[start]

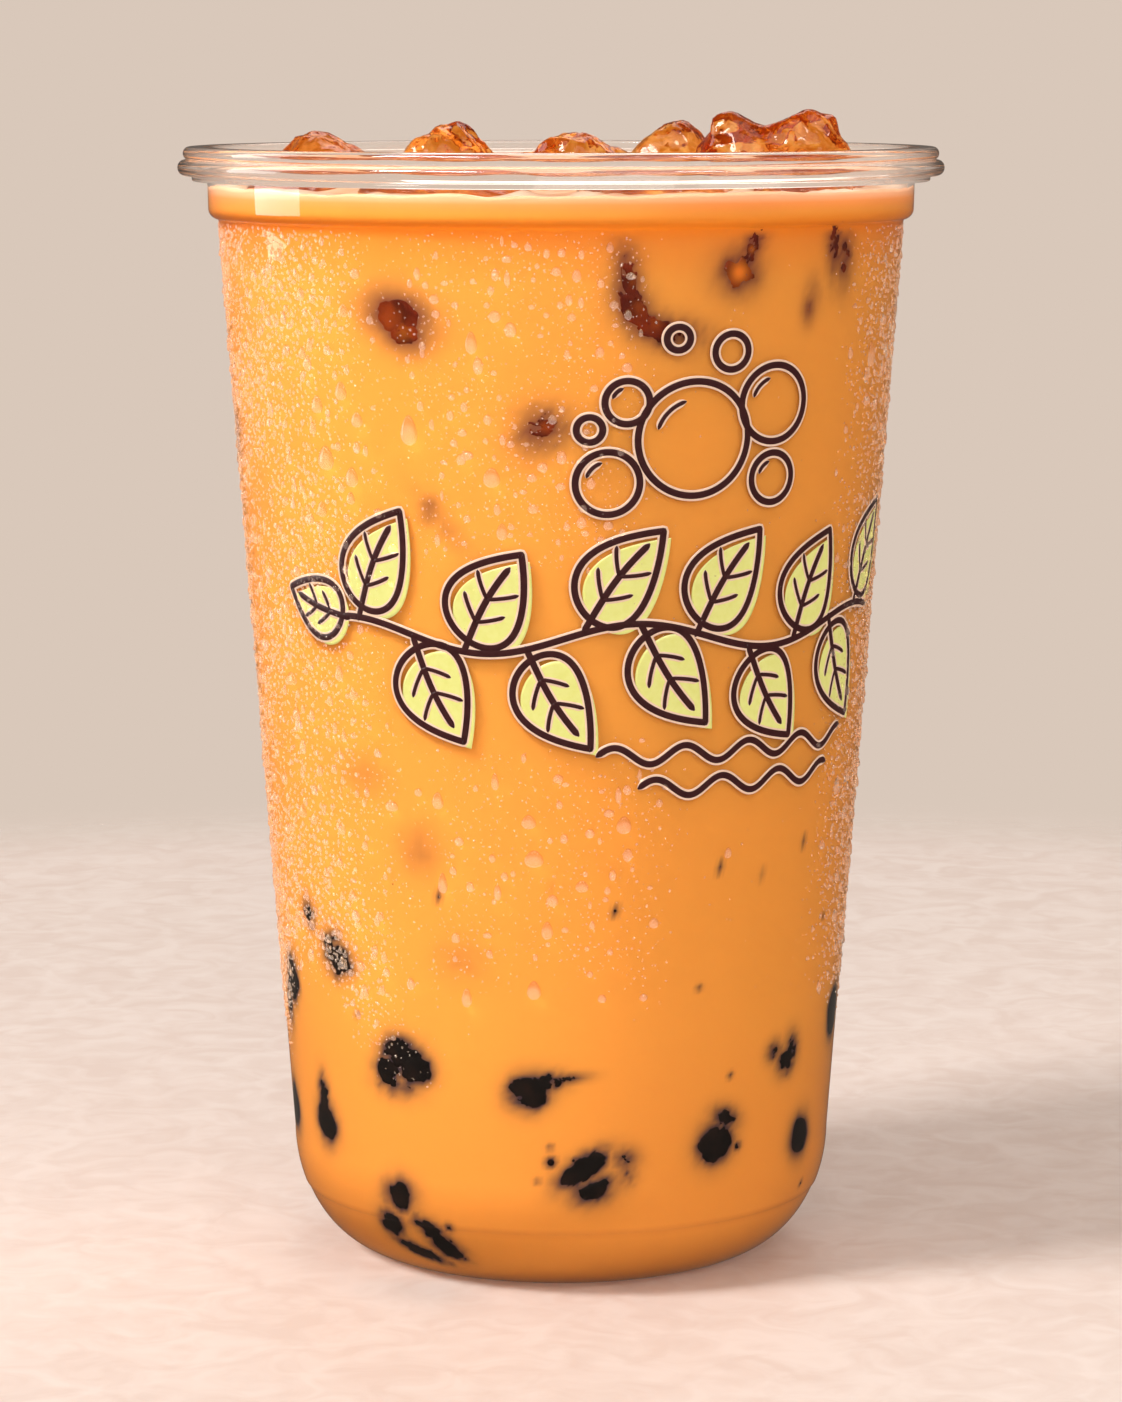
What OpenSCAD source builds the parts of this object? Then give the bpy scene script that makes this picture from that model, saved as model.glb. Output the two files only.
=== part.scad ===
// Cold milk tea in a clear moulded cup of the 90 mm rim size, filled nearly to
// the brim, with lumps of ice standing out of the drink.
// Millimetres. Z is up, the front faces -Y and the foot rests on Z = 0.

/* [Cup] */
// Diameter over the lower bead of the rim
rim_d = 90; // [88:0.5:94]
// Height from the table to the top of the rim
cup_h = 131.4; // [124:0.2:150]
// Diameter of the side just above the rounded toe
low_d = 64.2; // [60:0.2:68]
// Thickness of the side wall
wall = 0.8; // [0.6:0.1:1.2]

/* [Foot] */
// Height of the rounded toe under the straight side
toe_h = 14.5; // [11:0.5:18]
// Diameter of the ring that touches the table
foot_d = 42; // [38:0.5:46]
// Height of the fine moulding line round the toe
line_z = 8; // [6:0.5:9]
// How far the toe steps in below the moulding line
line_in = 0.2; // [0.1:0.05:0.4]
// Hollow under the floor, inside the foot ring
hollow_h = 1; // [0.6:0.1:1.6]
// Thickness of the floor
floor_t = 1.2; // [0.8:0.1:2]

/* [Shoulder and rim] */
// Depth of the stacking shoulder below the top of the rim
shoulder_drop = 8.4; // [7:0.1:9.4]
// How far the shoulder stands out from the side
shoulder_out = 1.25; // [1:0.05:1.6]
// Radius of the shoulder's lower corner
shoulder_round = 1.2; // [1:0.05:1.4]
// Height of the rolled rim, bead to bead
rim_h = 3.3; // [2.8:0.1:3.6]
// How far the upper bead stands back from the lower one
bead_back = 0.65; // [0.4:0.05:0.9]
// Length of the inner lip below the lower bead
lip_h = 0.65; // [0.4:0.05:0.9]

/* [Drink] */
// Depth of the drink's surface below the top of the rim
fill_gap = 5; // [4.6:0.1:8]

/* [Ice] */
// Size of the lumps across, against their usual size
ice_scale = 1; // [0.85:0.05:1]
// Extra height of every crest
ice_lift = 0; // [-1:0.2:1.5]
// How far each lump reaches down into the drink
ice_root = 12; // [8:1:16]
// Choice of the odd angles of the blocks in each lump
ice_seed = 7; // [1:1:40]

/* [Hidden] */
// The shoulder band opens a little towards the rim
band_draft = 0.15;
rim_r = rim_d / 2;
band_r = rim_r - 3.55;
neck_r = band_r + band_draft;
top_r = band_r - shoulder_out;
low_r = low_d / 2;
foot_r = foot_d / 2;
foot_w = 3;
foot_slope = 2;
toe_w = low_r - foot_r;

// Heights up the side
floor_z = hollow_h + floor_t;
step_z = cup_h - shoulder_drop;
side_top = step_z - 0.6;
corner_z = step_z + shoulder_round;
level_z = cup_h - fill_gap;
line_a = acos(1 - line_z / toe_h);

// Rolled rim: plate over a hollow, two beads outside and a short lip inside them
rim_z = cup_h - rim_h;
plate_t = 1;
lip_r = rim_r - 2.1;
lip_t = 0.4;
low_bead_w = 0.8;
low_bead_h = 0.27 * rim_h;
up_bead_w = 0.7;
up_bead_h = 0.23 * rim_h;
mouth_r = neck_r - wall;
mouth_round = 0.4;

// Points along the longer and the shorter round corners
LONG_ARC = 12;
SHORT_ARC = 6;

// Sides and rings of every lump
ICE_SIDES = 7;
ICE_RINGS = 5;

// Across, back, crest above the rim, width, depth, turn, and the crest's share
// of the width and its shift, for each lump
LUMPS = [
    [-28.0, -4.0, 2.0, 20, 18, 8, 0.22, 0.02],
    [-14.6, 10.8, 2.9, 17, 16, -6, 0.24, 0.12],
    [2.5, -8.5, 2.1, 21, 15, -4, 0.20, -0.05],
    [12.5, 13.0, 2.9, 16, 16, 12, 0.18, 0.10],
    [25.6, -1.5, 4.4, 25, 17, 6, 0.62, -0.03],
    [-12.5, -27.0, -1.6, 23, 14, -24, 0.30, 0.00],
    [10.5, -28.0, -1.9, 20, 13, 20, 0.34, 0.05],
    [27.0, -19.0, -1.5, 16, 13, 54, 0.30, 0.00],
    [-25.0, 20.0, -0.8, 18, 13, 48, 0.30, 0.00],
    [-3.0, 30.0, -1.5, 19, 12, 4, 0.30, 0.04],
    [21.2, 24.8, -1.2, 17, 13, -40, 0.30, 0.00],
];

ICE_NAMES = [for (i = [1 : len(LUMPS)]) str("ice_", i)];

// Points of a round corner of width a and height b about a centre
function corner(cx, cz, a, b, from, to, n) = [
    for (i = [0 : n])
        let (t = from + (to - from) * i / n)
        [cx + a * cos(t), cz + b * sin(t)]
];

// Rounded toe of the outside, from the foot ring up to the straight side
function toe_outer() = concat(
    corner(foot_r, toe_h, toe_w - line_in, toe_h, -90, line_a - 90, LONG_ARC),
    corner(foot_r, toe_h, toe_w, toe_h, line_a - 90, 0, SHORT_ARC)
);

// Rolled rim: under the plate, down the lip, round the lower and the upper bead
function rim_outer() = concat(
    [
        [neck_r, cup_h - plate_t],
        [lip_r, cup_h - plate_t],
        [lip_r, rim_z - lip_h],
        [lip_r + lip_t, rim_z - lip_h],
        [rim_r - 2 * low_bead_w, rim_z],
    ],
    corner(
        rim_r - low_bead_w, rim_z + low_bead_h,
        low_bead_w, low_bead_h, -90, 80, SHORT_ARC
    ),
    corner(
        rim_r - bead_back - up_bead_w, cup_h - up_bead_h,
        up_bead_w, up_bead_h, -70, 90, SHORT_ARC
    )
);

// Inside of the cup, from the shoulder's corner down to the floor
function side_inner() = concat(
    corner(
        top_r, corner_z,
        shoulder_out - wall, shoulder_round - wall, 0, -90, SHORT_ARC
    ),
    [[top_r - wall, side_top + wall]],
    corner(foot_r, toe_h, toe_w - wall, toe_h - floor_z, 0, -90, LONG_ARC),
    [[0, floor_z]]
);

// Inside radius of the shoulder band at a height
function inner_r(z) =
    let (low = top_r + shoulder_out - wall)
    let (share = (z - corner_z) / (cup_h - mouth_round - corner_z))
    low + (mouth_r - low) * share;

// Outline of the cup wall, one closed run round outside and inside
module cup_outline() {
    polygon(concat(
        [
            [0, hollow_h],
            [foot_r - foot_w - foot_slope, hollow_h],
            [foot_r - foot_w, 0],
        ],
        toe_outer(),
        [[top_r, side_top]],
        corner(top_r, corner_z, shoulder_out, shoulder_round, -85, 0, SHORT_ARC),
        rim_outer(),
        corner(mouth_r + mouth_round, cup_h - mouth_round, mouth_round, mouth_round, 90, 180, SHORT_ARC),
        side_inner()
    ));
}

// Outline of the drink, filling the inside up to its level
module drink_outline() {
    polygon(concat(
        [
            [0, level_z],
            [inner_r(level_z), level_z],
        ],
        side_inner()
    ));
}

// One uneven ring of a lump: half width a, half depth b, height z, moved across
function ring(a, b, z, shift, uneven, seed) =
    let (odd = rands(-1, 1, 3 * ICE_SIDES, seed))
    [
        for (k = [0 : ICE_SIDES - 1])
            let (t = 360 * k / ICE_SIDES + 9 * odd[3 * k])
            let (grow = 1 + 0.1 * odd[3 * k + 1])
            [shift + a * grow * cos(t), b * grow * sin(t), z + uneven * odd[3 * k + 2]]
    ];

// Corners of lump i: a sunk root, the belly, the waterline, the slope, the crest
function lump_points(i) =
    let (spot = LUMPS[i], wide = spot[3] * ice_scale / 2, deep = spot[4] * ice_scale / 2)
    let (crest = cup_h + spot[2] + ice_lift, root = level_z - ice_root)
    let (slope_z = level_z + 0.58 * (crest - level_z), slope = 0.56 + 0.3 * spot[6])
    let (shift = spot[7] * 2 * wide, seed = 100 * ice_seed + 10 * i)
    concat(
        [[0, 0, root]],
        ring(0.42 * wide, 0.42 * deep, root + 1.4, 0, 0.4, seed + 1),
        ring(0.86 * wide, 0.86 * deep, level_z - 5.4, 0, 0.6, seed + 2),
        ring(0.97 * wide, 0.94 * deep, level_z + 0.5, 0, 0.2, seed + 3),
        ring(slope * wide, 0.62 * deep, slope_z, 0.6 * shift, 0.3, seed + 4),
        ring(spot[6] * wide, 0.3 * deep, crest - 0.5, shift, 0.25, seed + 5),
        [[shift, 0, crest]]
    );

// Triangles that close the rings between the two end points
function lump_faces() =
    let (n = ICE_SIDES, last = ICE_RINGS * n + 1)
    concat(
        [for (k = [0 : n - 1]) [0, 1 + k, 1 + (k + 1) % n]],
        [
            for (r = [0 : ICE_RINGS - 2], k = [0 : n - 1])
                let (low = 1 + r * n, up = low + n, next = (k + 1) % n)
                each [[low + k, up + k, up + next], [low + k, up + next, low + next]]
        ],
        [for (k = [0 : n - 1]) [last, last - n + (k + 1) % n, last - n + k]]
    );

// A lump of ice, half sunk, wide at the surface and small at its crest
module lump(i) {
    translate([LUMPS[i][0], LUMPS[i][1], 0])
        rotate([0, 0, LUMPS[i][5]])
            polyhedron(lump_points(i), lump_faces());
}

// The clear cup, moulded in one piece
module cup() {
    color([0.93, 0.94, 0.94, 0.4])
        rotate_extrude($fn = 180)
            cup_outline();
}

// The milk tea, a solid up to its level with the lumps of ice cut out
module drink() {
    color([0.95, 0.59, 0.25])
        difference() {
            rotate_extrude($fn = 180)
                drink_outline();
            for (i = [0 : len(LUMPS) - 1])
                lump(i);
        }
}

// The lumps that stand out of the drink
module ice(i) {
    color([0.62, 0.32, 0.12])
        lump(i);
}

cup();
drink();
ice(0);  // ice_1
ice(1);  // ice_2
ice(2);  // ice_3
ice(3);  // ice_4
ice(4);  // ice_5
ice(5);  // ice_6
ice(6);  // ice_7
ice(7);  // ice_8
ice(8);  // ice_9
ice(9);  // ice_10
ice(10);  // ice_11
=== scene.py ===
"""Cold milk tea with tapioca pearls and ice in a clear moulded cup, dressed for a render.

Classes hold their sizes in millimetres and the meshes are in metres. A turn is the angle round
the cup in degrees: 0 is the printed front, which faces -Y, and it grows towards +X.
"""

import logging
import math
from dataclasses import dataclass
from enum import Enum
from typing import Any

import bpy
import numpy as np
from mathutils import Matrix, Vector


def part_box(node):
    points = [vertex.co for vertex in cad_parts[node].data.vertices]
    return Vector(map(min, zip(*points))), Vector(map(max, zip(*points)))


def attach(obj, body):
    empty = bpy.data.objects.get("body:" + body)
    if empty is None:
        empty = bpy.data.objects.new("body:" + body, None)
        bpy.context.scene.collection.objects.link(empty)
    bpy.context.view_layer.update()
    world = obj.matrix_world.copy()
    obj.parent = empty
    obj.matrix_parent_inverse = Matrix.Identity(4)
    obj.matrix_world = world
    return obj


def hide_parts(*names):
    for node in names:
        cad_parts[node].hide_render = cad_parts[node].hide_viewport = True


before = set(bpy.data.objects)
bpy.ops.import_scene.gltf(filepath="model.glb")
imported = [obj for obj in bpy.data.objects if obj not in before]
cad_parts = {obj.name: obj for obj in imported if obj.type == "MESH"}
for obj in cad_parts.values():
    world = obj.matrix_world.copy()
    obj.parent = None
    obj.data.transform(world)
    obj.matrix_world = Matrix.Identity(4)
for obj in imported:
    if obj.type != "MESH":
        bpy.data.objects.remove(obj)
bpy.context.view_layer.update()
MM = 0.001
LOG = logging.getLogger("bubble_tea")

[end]

** EXERCISE OBJECTIVE **
Up to and including the line with "wall = 0.8; // [0.6:0.1:1.2]", repeat the data exactly, starting from its first line; nothing else belongs in the response.

** COMPLETE RESPONSE **
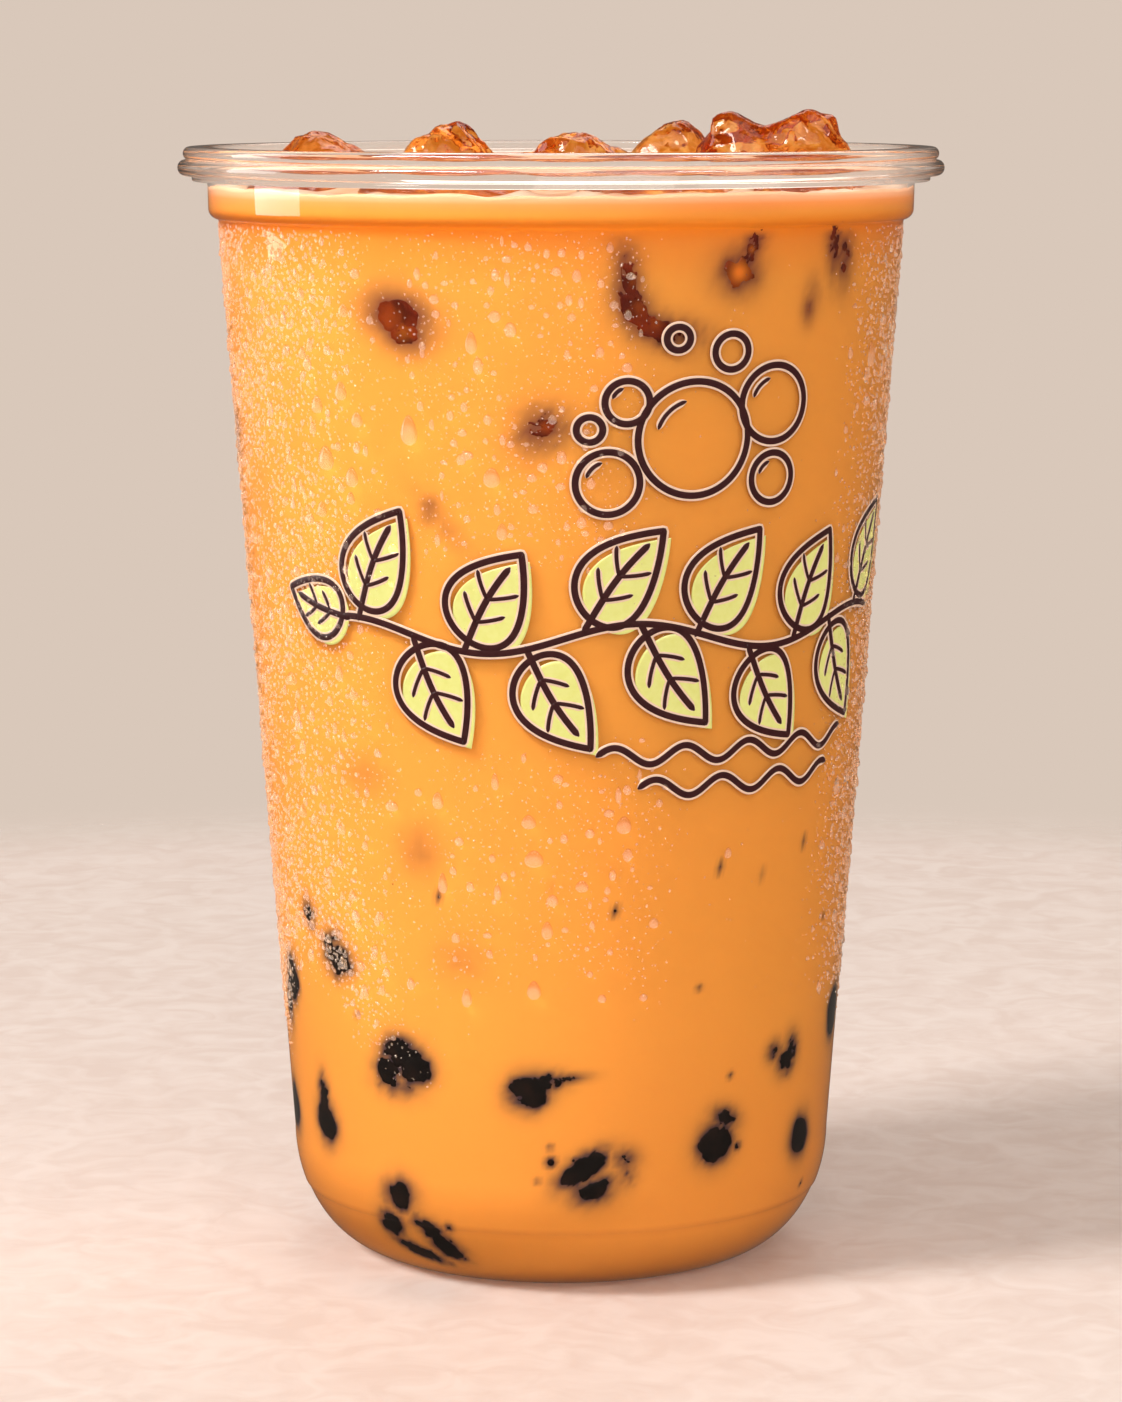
What OpenSCAD source builds the parts of this object? Then give the bpy scene script that makes this picture from that model, saved as model.glb. Output the two files only.
=== part.scad ===
// Cold milk tea in a clear moulded cup of the 90 mm rim size, filled nearly to
// the brim, with lumps of ice standing out of the drink.
// Millimetres. Z is up, the front faces -Y and the foot rests on Z = 0.

/* [Cup] */
// Diameter over the lower bead of the rim
rim_d = 90; // [88:0.5:94]
// Height from the table to the top of the rim
cup_h = 131.4; // [124:0.2:150]
// Diameter of the side just above the rounded toe
low_d = 64.2; // [60:0.2:68]
// Thickness of the side wall
wall = 0.8; // [0.6:0.1:1.2]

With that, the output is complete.